Oct. 30, 2012
Many will recognize October as breast cancer awareness month. Support is shown through pink on jerseys, wrist bands, cleats, helmets, socks, hats and other items you will find on the football field. The pink ribbon that takes center stage in the NFL and NCAA in October reminds us that sports has a platform for a cause that is even greater than the game.
At the University of Houston, breast cancer awareness is not limited to football. It’s not limited to the month of October either. In fact, come every April, the Cougars rally together and show some of the biggest support through the Striking Out Breast Cancer softball game.
This is a tradition that started around one player in what will be seven years ago this spring.
“When we recruited Elaina Nordstrom, a catcher from California, her mother Veronica was going through treatment,” head softball coach Kyla Holas said. “We really connected with the cause and thought it would be fun to wear pink and celebrate the women associated with it in our lives.”

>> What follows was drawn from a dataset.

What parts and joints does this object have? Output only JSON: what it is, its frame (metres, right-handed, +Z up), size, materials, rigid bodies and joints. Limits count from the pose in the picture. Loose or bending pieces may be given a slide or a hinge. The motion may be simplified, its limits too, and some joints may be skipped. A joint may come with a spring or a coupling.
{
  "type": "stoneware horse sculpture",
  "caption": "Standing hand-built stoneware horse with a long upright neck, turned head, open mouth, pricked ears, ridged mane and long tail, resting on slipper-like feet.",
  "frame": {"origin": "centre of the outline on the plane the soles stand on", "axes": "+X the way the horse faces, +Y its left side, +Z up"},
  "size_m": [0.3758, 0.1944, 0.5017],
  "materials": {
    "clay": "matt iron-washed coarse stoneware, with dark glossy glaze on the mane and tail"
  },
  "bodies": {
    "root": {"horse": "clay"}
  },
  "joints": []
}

The game has become more than something fun for the players to do. Last year, the softball team raised a record $11,448 for the Susan G. Komen for the Cure Foundation. The support extends beyond the softball team and their families; a record breaking number of fans attended the game.

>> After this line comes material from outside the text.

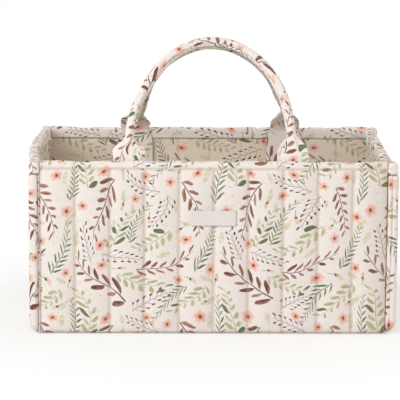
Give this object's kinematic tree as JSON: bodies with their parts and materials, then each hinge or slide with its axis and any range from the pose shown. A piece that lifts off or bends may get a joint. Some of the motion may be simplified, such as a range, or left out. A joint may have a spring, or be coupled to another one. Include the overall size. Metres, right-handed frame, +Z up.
{
  "type": "quilted storage caddy",
  "caption": "Open-topped quilted fabric caddy with padded walls, a stiff base, two soft rope-core carry handles, a blank label and lift-out dividers.",
  "frame": {"origin": "middle of the underside, on the surface the bag stands on", "axes": "+X to the right seen from the front, +Y from the labelled front to the back, +Z up"},
  "size_m": [0.38, 0.25, 0.2977],
  "materials": {
    "printed_cotton": "quilted plain-weave cotton, small floral print on pinkish ivory, matt",
    "lining_cotton": "plain-weave cotton, the same floral print, unquilted, matt",
    "foam": "open-cell foam sheet",
    "base_board": "stiff insert board",
    "cotton_rope": "soft twisted filler rope",
    "label_weave": "fine satin-woven label, blank",
    "loop_tape": "brushed loop side of hook-and-loop tape",
    "hook_tape": "hook side of hook-and-loop tape"
  },
  "bodies": {
    "bag": {"front_cover": "printed_cotton", "back_cover": "printed_cotton", "left_cover": "printed_cotton", "right_cover": "printed_cotton", "base_cover": "printed_cotton", "left_binding": "printed_cotton", "right_binding": "printed_cotton", "left_hem": "printed_cotton", "right_hem": "printed_cotton", "front_left_tab": "printed_cotton", "front_right_tab": "printed_cotton", "back_left_tab": "printed_cotton", "back_right_tab": "printed_cotton", "front_lining": "lining_cotton", "back_lining": "lining_cotton", "left_lining": "lining_cotton", "right_lining": "lining_cotton", "base_lining": "lining_cotton", "front_foam": "foam", "back_foam": "foam", "left_foam": "foam", "right_foam": "foam", "base_foam": "foam", "base_board": "base_board", "label": "label_weave", "front_loop_tape": "loop_tape", "back_loop_tape": "loop_tape", "left_loop_tape": "loop_tape"},
    "front_handle": {"front_handle_sleeve": "printed_cotton", "front_handle_rope": "cotton_rope"},
    "back_handle": {"back_handle_sleeve": "printed_cotton", "back_handle_rope": "cotton_rope"},
    "cross_divider": {"cross_divider_cover": "printed_cotton", "cross_divider_foam": "foam", "cross_divider_front_hook_tape": "hook_tape", "cross_divider_back_hook_tape": "hook_tape", "cross_divider_loop_tape": "loop_tape"},
    "long_divider": {"long_divider_cover": "printed_cotton", "long_divider_foam": "foam", "long_divider_left_hook_tape": "hook_tape", "long_divider_right_hook_tape": "hook_tape"}
  },
  "joints": [
    {"name": "front_handle_swing", "type": "hinge", "parent": "bag", "child": "front_handle", "pos_m": [0, -0.1128, 0.1825], "axis": [1, 0, 0], "range_deg": [-9.5, 128]},
    {"name": "back_handle_swing", "type": "hinge", "parent": "bag", "child": "back_handle", "pos_m": [0, 0.1128, 0.1825], "axis": [-1, 0, 0], "range_deg": [-6.5, 131]},
    {"name": "cross_divider_lift", "type": "slide", "parent": "bag", "child": "cross_divider", "axis": [0, 0, 1], "range_m": [0, 0.095]},
    {"name": "long_divider_lift", "type": "slide", "parent": "bag", "child": "long_divider", "axis": [0, 0, 1], "range_m": [0, 0.095]}
  ]
}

Each year, the softball team wears pink jerseys and helmets which are auctioned off after the game. Additionally, there is a silent auction of items which bring in a tremendous amount of funds to be donated. Among the silent auction items from last year were signed memorabilia by professional athletes, tickets to Texans, Rockets, and Astros games, as well as a hand-made Houston Cougar softball cooler.

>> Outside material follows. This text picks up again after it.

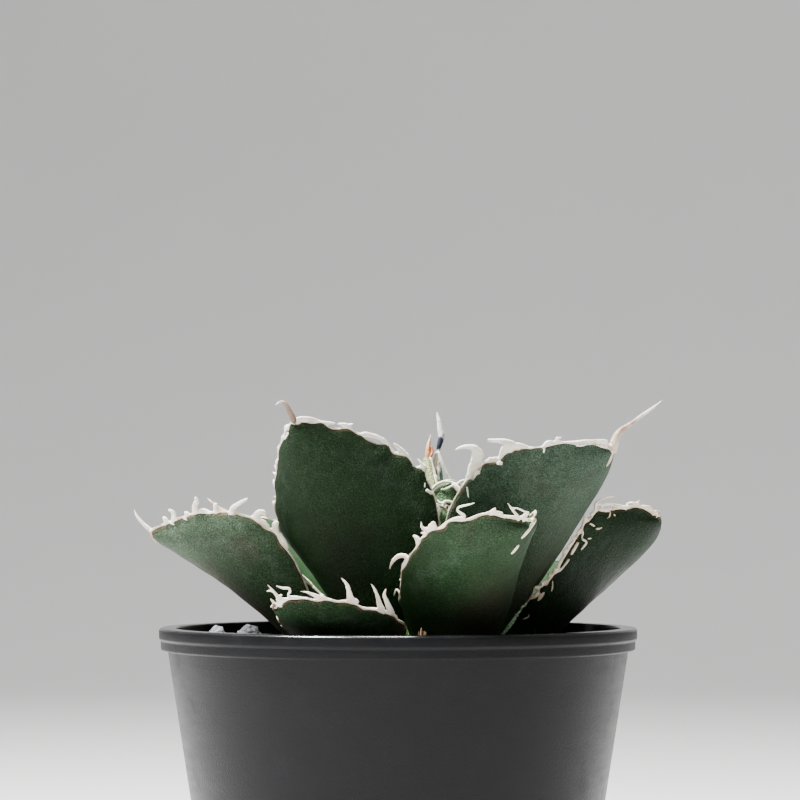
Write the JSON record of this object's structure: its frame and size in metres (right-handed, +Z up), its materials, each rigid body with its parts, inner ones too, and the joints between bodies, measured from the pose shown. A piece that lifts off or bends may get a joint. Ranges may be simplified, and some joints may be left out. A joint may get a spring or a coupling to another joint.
{
  "type": "potted agave",
  "caption": "Small potted agave: a rosette of thick spoon-shaped leaves with horny toothed edges and end spines, in a round tapered nursery pot with gritty soil.",
  "frame": {"origin": "middle of the flat base of the pot, on the surface that it stands on", "axes": "+Z up along the pot's axis, +X to the right and +Y away from the camera in the picture"},
  "size_m": [0.1675, 0.1793, 0.1889],
  "materials": {
    "pot": "satin",
    "soil": "matt",
    "stem": "matt",
    "stone_1": "matt",
    "stone_2": "matt",
    "leaf_01_blade": "matt with a fine bloom",
    "leaf_01_border": "satin",
    "leaf_02_blade": "matt with a fine bloom",
    "leaf_02_border": "satin",
    "leaf_03_blade": "matt with a fine bloom",
    "leaf_03_border": "satin",
    "leaf_04_blade": "matt with a fine bloom",
    "leaf_04_border": "satin",
    "leaf_05_blade": "matt with a fine bloom",
    "leaf_05_border": "satin",
    "leaf_06_blade": "matt with a fine bloom",
    "leaf_06_border": "satin",
    "leaf_07_blade": "matt with a fine bloom",
    "leaf_07_border": "satin",
    "leaf_08_blade": "matt with a fine bloom",
    "leaf_08_border": "satin",
    "leaf_09_blade": "matt with a fine bloom",
    "leaf_09_border": "satin",
    "leaf_10_blade": "matt with a fine bloom",
    "leaf_10_border": "satin",
    "bud_1_blade": "matt with a fine bloom",
    "bud_1_border": "satin",
    "bud_2_blade": "matt with a fine bloom",
    "bud_2_border": "satin",
    "bud_3_blade": "matt with a fine bloom",
    "bud_3_border": "satin",
    "bud_4_blade": "matt with a fine bloom",
    "bud_4_border": "satin",
    "bud_5_blade": "matt with a fine bloom",
    "bud_5_border": "satin"
  },
  "bodies": {
    "root": {"pot": "pot", "soil": "soil", "stem": "stem", "stone_1": "stone_1", "stone_2": "stone_2", "leaf_01_blade": "leaf_01_blade", "leaf_01_border": "leaf_01_border", "leaf_02_blade": "leaf_02_blade", "leaf_02_border": "leaf_02_border", "leaf_03_blade": "leaf_03_blade", "leaf_03_border": "leaf_03_border", "leaf_04_blade": "leaf_04_blade", "leaf_04_border": "leaf_04_border", "leaf_05_blade": "leaf_05_blade", "leaf_05_border": "leaf_05_border", "leaf_06_blade": "leaf_06_blade", "leaf_06_border": "leaf_06_border", "leaf_07_blade": "leaf_07_blade", "leaf_07_border": "leaf_07_border", "leaf_08_blade": "leaf_08_blade", "leaf_08_border": "leaf_08_border", "leaf_09_blade": "leaf_09_blade", "leaf_09_border": "leaf_09_border", "leaf_10_blade": "leaf_10_blade", "leaf_10_border": "leaf_10_border", "bud_1_blade": "bud_1_blade", "bud_1_border": "bud_1_border", "bud_2_blade": "bud_2_blade", "bud_2_border": "bud_2_border", "bud_3_blade": "bud_3_blade", "bud_3_border": "bud_3_border", "bud_4_blade": "bud_4_blade", "bud_4_border": "bud_4_border", "bud_5_blade": "bud_5_blade", "bud_5_border": "bud_5_border"}
  },
  "joints": []
}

The entire athletic department has joined together to make this event a success every year. Without the marketing team, the athletics communications staff and the development office, just to name a few, the game wouldn’t have grown to what it is today.
For the softball program, it has been amazing to watch this game take on a life of it’s own.
“I believe it has grown to what it is now thanks to the vision and support of our parents and Chris Burkhalter at the beginning of it’s inception into one of the most special causes our athletic department hosts in addition to the largest amount of money donated toward a nonprofit organization like the Susan G Komen,” Holas said. “It gives me hope that as a community we can really make a difference and change the world one event at a time.”
Going back to where it all started, Elaina Nordstrom’s mother Veronica is a breast cancer survivor. At the third annual game in 2009, Veronica threw out the first pitch at the game along with then-assistant coach Kim Nesloney’s cousin, who is also a breast cancer survivor.
The softball team is just one group at this University that has had loved ones affected by breast cancer. It has been both humbling and eye opening to see all the work that can be done to support those who have been affected by the cancer, and those who search for a cure.
“Being in women’s collegiate athletics for the past 22 years, I have seen first hand what role models these athletes are and how breast cancer affects more women than we care to accept,” Holas said. “Supporting this gives our athletes a platform to support something so special and a way to show young female athletes of the future what getting involved and helping out can do.”